Perhaps as impressive as the trees themselves is the drive into the park, which was totally unexpected.  I knew the park was near the Sierra Nevadas, but I noticed that the elevation was only 7000-8000 feet.  Coming from Colorado, this isn't particularly high.  However, in California, you start, not from 5000+ feet like in Colorado, but from the floor of the San Juaquin Valley, which is ~500 foot above sea level.  And you cover that 7000 foot elevation gain in about 30 miles.  It's one of the more impressive mountain drives I've taken.  The way down was harrowing.  They tell you to save your brakes by using low gears.  I was using low gears, but was still on the brakes a lot.

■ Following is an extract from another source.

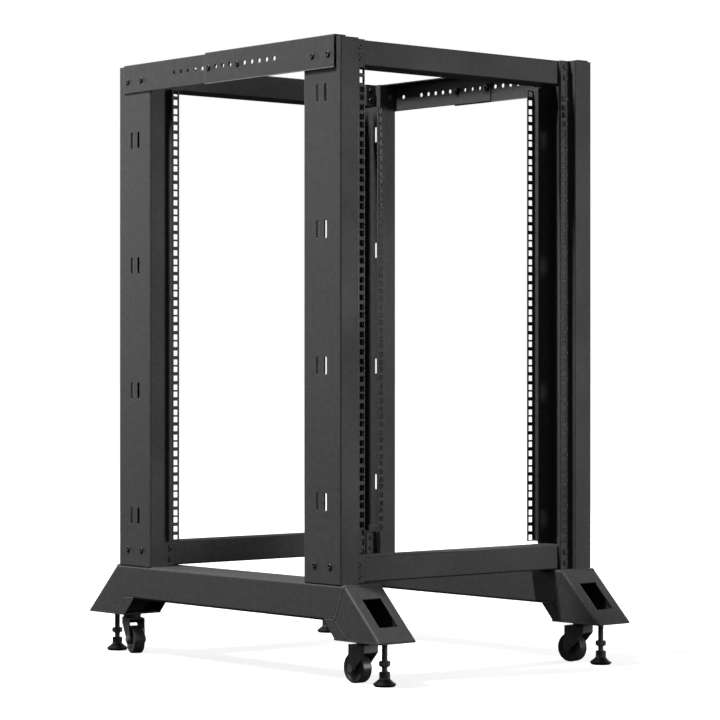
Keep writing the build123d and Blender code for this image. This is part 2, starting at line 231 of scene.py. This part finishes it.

About a third of the way up to the park I passed through Squaw Valley.  The name sounded familiar, but it took a moment to remember that this town was the site of the 1960 Winter Olympics (and the first Miracle on Ice by the U.S. hockey team).  This just didn't seem right.  First, for some reason I always thought Squaw Valley was near Lake Tahoe, much farther to the north.  Second, it's not much of a town, at least not anymore - there was only a post office and a convenience store as far as I could tell.  Finally, it's not the kind of town you imagine for a Winter Olympics.  It's not really in the mountains at all and I doubt it gets much snow.  Could this possibly be the Squaw Valley?  No, it couldn't.  Turns out there's another Squaw Valley in California - just where I thought it was, on the north shore of Lake Tahoe.  So, I didn't get a chance to check off another Olympic city from my list (which includes:  Munich [1972], Atlanta [1996], Melbourne [1956], Los Angeles [1932, 1984], London [1908, 1948], Paris [1900, 1924], and (oddly enough) St. Louis [1904] for the summer games and  Innsbruck [1964, 1976], Cortina d'Ampezzo [1956], and Salt Lake City [2002] {also Vancouver as of 2010}for the winter games).